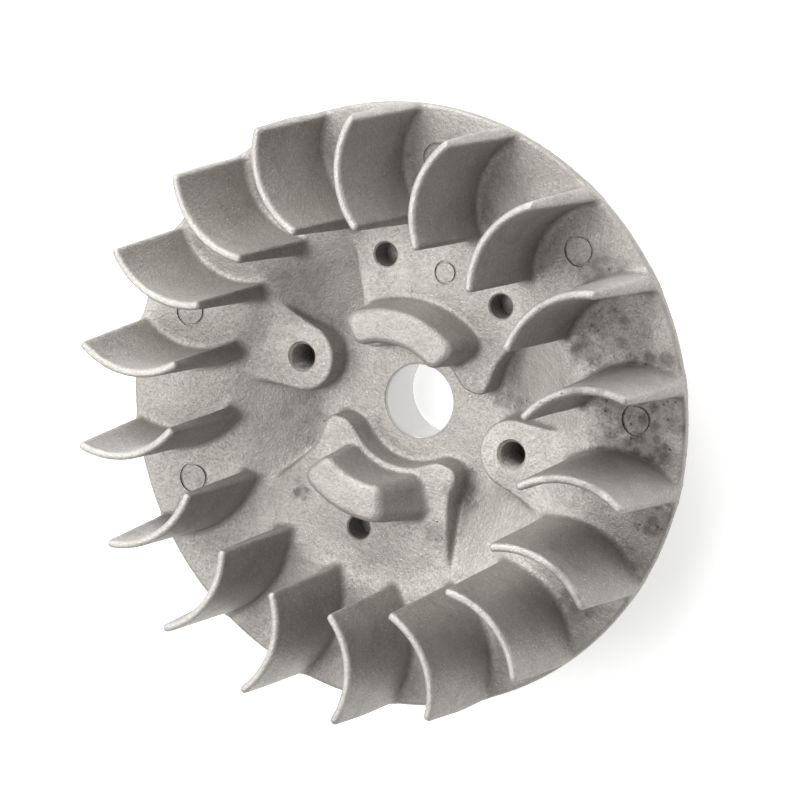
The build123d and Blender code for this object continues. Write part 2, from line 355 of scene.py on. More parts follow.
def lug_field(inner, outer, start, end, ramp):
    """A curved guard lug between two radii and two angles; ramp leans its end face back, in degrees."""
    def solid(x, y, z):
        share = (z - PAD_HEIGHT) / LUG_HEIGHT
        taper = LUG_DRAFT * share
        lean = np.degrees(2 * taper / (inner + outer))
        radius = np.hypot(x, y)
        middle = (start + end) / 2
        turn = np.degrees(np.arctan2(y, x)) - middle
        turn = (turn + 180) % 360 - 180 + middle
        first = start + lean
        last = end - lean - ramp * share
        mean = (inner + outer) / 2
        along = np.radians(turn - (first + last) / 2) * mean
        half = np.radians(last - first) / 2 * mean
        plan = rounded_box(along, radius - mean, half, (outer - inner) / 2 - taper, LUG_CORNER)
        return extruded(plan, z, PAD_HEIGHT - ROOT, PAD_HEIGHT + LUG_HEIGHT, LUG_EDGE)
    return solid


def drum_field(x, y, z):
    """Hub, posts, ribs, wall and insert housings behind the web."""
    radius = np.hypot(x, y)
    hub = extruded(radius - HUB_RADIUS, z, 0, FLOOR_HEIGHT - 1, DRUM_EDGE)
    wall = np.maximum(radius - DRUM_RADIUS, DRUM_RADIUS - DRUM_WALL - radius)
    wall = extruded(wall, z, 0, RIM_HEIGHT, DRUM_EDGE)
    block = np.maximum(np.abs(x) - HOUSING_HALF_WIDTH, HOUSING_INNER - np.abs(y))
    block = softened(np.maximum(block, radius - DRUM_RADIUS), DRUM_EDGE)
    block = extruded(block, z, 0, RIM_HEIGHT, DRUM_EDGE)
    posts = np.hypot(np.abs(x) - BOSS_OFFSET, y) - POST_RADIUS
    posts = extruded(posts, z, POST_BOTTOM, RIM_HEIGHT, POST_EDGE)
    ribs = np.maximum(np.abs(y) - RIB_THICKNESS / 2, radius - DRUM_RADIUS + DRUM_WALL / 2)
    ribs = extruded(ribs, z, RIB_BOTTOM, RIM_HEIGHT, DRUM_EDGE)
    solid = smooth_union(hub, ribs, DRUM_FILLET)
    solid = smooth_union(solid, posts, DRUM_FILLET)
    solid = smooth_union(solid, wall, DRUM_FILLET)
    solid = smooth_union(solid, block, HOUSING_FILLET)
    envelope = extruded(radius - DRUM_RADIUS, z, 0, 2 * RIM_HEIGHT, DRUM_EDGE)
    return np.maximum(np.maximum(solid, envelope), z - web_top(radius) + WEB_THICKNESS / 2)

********

● Written task
Give an exact repetition of all the material.

● Worked answer
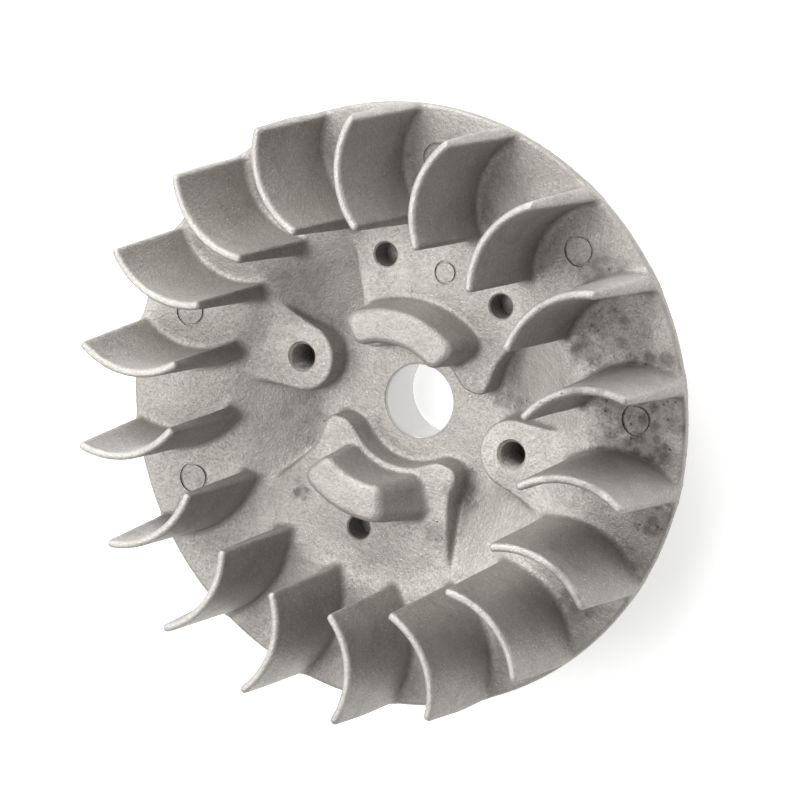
The build123d and Blender code for this object continues. Write part 2, from line 355 of scene.py on. More parts follow.
def lug_field(inner, outer, start, end, ramp):
    """A curved guard lug between two radii and two angles; ramp leans its end face back, in degrees."""
    def solid(x, y, z):
        share = (z - PAD_HEIGHT) / LUG_HEIGHT
        taper = LUG_DRAFT * share
        lean = np.degrees(2 * taper / (inner + outer))
        radius = np.hypot(x, y)
        middle = (start + end) / 2
        turn = np.degrees(np.arctan2(y, x)) - middle
        turn = (turn + 180) % 360 - 180 + middle
        first = start + lean
        last = end - lean - ramp * share
        mean = (inner + outer) / 2
        along = np.radians(turn - (first + last) / 2) * mean
        half = np.radians(last - first) / 2 * mean
        plan = rounded_box(along, radius - mean, half, (outer - inner) / 2 - taper, LUG_CORNER)
        return extruded(plan, z, PAD_HEIGHT - ROOT, PAD_HEIGHT + LUG_HEIGHT, LUG_EDGE)
    return solid


def drum_field(x, y, z):
    """Hub, posts, ribs, wall and insert housings behind the web."""
    radius = np.hypot(x, y)
    hub = extruded(radius - HUB_RADIUS, z, 0, FLOOR_HEIGHT - 1, DRUM_EDGE)
    wall = np.maximum(radius - DRUM_RADIUS, DRUM_RADIUS - DRUM_WALL - radius)
    wall = extruded(wall, z, 0, RIM_HEIGHT, DRUM_EDGE)
    block = np.maximum(np.abs(x) - HOUSING_HALF_WIDTH, HOUSING_INNER - np.abs(y))
    block = softened(np.maximum(block, radius - DRUM_RADIUS), DRUM_EDGE)
    block = extruded(block, z, 0, RIM_HEIGHT, DRUM_EDGE)
    posts = np.hypot(np.abs(x) - BOSS_OFFSET, y) - POST_RADIUS
    posts = extruded(posts, z, POST_BOTTOM, RIM_HEIGHT, POST_EDGE)
    ribs = np.maximum(np.abs(y) - RIB_THICKNESS / 2, radius - DRUM_RADIUS + DRUM_WALL / 2)
    ribs = extruded(ribs, z, RIB_BOTTOM, RIM_HEIGHT, DRUM_EDGE)
    solid = smooth_union(hub, ribs, DRUM_FILLET)
    solid = smooth_union(solid, posts, DRUM_FILLET)
    solid = smooth_union(solid, wall, DRUM_FILLET)
    solid = smooth_union(solid, block, HOUSING_FILLET)
    envelope = extruded(radius - DRUM_RADIUS, z, 0, 2 * RIM_HEIGHT, DRUM_EDGE)
    return np.maximum(np.maximum(solid, envelope), z - web_top(radius) + WEB_THICKNESS / 2)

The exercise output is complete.